Quote exactly the lines from the line containing "Turn this picture" to the line containing "# of the whole", both lines included, please, and nothing more.

Raw records.
________________________

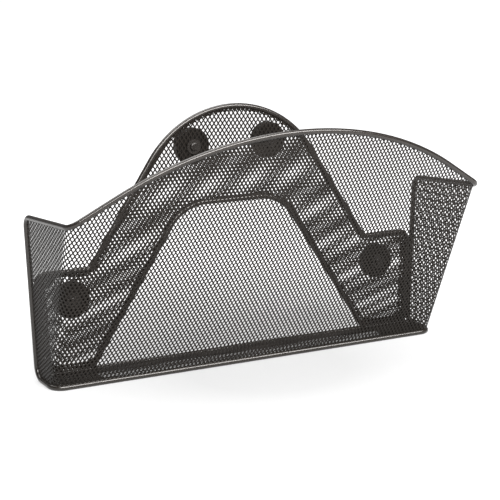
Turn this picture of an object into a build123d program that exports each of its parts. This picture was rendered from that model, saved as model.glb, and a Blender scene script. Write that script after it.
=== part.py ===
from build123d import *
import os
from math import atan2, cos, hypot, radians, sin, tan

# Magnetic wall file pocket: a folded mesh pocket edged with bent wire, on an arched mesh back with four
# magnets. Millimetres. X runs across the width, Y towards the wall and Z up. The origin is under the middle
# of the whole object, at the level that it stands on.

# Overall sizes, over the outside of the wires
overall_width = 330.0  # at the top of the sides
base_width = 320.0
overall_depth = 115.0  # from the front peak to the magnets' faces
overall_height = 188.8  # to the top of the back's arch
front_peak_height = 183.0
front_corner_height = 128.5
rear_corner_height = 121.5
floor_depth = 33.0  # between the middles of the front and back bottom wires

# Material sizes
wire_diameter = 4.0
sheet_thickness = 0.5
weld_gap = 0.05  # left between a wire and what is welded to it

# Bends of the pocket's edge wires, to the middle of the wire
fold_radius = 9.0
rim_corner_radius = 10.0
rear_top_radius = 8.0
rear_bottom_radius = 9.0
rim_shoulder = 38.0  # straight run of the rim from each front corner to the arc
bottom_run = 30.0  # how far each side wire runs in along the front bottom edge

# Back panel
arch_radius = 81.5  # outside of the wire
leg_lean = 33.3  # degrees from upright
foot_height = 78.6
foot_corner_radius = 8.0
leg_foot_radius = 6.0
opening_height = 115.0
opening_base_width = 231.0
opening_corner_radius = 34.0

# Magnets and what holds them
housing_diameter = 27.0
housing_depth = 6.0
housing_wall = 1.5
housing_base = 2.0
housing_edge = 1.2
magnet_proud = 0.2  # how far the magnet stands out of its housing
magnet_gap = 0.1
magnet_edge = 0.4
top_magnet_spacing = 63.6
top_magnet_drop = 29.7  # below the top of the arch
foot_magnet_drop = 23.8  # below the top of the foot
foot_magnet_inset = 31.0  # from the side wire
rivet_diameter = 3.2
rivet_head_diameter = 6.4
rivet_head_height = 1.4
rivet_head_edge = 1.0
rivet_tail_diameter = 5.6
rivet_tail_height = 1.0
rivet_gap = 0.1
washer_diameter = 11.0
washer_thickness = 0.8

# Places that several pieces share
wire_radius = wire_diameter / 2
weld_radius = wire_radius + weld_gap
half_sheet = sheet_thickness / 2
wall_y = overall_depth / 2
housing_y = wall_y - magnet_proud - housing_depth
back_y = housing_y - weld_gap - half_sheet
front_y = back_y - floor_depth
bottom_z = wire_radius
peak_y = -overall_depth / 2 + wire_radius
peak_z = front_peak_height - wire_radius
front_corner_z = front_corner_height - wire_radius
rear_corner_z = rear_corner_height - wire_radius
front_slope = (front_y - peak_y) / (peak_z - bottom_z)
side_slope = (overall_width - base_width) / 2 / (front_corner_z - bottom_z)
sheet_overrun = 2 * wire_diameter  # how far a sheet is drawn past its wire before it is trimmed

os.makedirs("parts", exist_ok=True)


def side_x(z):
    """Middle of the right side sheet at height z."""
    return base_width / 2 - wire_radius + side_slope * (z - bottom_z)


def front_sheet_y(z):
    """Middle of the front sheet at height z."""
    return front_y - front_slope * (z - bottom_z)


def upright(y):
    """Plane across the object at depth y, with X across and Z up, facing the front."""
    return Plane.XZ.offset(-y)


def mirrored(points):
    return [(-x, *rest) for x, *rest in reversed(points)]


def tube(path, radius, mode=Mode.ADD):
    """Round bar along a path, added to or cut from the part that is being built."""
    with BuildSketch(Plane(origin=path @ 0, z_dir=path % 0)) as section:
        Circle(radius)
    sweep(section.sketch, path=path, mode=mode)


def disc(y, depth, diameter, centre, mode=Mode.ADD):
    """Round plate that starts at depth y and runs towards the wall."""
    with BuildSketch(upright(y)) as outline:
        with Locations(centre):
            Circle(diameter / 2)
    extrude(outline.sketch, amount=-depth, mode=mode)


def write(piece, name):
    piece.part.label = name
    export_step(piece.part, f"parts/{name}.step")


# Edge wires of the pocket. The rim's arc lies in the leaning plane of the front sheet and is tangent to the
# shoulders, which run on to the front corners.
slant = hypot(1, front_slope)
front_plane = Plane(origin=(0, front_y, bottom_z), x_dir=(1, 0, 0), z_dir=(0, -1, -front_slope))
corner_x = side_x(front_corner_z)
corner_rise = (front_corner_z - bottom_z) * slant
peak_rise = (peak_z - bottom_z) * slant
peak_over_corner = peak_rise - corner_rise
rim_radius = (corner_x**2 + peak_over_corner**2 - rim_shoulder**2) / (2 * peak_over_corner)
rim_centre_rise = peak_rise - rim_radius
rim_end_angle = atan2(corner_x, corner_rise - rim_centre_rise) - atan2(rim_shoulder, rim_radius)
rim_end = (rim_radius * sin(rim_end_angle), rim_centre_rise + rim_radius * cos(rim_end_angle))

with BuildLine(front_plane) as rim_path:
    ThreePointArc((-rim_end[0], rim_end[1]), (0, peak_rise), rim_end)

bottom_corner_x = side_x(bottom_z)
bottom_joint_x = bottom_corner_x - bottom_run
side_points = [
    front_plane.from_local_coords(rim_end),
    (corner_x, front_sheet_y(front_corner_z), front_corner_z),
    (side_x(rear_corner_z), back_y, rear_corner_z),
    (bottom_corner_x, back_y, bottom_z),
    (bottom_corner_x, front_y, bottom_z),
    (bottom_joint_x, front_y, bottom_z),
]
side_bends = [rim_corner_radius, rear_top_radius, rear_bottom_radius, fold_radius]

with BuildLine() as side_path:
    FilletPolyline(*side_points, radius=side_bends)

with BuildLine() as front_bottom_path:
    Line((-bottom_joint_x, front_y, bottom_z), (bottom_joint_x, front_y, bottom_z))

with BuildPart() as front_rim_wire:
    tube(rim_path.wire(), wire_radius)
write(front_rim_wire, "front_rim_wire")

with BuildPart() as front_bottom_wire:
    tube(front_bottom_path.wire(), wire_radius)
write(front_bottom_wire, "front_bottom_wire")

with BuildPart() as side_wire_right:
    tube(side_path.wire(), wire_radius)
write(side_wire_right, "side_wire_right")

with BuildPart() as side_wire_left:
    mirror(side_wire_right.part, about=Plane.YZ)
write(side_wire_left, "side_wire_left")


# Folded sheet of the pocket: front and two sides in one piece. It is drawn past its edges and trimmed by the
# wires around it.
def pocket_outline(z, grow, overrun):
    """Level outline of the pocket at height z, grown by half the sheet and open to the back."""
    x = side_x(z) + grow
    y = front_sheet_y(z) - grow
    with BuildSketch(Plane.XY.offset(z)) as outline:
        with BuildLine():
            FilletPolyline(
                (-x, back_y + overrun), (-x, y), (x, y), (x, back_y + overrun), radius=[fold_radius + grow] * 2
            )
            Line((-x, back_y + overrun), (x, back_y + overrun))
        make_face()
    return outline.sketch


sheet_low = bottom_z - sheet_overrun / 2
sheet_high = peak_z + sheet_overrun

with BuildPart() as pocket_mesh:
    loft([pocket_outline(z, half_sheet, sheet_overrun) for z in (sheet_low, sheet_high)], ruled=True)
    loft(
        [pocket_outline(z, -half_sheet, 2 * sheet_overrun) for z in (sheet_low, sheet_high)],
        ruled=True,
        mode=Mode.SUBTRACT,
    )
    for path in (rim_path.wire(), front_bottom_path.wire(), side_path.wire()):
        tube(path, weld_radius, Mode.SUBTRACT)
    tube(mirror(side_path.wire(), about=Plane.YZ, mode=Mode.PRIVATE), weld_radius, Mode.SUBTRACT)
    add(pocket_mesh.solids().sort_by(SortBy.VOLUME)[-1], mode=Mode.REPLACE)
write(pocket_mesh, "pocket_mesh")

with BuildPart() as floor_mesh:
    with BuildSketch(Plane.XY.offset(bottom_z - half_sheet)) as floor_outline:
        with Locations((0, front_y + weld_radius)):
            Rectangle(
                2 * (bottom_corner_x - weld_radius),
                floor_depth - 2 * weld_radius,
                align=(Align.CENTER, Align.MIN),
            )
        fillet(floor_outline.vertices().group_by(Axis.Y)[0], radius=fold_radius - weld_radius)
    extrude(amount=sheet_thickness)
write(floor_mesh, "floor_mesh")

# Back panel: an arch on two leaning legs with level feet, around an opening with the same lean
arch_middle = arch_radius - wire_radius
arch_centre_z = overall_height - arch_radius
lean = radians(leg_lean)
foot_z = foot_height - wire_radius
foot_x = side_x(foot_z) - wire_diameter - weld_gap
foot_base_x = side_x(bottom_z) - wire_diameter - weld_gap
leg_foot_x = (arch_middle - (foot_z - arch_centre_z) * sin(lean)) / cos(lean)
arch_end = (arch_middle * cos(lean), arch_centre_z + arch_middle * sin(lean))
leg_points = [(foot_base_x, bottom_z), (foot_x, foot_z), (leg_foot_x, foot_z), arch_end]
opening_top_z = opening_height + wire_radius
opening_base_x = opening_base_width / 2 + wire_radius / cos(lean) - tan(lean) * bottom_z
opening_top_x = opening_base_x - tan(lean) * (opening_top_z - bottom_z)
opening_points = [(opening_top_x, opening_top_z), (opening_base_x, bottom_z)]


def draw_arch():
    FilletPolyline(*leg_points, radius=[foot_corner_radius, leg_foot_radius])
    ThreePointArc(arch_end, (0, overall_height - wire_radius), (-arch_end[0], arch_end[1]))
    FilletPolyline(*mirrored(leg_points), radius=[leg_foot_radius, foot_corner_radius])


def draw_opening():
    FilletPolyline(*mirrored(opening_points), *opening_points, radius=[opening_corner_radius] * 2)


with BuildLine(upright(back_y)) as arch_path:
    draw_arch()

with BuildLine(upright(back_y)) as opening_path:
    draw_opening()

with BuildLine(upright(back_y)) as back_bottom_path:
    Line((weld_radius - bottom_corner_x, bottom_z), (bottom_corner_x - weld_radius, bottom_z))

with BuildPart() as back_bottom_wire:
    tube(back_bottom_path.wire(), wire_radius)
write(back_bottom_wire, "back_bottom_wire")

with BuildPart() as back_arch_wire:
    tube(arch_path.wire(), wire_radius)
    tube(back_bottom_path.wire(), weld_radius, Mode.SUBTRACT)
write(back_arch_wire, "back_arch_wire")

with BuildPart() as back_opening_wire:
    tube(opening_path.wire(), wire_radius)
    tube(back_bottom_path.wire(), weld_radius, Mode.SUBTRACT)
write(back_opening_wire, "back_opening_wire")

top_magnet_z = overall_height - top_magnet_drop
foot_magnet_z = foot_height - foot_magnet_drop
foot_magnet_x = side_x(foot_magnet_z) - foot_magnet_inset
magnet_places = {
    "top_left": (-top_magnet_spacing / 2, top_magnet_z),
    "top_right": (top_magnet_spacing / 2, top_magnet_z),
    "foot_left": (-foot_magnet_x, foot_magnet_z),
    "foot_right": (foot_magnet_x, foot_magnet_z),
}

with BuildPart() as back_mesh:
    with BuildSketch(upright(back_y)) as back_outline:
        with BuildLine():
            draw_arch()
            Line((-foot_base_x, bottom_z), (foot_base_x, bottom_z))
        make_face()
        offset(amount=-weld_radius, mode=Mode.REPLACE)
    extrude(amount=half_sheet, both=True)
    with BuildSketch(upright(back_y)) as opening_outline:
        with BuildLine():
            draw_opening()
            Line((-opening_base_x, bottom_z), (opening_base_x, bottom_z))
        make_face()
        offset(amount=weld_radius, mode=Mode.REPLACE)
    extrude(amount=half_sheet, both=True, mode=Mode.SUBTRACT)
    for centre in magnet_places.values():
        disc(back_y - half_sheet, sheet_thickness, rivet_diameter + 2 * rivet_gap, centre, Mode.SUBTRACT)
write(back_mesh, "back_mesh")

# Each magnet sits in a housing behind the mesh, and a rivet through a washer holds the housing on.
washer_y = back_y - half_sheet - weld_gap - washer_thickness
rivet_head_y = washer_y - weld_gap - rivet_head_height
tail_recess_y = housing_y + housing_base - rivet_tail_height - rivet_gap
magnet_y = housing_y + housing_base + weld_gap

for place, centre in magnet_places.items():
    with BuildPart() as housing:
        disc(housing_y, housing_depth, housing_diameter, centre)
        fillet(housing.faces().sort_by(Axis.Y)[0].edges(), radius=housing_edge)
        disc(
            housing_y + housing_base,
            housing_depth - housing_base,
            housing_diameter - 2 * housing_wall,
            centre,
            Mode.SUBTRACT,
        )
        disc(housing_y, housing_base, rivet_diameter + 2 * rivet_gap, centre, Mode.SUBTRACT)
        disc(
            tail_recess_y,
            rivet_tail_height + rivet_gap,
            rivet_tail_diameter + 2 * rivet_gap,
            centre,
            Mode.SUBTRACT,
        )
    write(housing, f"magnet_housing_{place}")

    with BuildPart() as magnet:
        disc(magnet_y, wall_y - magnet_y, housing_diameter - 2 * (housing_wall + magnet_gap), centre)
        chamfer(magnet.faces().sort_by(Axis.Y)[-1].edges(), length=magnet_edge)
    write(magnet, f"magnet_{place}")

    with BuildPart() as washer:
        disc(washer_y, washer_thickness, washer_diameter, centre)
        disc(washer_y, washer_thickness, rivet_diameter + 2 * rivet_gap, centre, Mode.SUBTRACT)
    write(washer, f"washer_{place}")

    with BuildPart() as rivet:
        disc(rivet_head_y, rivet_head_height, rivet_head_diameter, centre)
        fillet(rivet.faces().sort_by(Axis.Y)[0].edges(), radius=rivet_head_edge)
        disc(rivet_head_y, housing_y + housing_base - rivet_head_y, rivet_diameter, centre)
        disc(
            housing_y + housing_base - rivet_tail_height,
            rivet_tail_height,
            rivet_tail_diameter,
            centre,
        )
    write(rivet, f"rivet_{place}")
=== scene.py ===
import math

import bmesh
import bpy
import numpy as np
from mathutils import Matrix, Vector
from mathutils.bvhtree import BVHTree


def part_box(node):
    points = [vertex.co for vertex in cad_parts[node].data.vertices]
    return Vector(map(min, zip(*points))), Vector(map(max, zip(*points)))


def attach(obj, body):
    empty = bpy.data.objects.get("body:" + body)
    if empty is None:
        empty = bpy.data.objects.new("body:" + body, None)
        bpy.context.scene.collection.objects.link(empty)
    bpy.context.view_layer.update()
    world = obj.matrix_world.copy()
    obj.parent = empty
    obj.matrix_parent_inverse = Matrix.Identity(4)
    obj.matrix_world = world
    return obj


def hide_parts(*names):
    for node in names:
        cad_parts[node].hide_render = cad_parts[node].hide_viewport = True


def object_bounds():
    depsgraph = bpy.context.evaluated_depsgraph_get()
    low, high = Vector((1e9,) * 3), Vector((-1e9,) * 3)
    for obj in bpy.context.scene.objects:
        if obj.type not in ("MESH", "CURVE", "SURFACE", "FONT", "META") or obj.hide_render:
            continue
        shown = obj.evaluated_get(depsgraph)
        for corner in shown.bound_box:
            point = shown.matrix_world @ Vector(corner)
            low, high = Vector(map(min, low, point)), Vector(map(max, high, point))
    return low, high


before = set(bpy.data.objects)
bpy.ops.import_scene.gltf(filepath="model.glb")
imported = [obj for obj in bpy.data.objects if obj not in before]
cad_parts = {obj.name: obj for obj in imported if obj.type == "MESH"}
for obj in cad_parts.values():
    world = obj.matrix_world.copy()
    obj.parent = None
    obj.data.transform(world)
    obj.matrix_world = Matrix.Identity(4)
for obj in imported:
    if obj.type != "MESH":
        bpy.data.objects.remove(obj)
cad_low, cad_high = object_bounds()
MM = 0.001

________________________

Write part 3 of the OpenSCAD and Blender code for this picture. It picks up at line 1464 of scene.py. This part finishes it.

________________________

Answer to this task.
Turn this picture of an object into a build123d program that exports each of its parts. This picture was rendered from that model, saved as model.glb, and a Blender scene script. Write that script after it.
=== part.py ===
from build123d import *
import os
from math import atan2, cos, hypot, radians, sin, tan

# Magnetic wall file pocket: a folded mesh pocket edged with bent wire, on an arched mesh back with four
# magnets. Millimetres. X runs across the width, Y towards the wall and Z up. The origin is under the middle
# of the whole object, at the level that it stands on.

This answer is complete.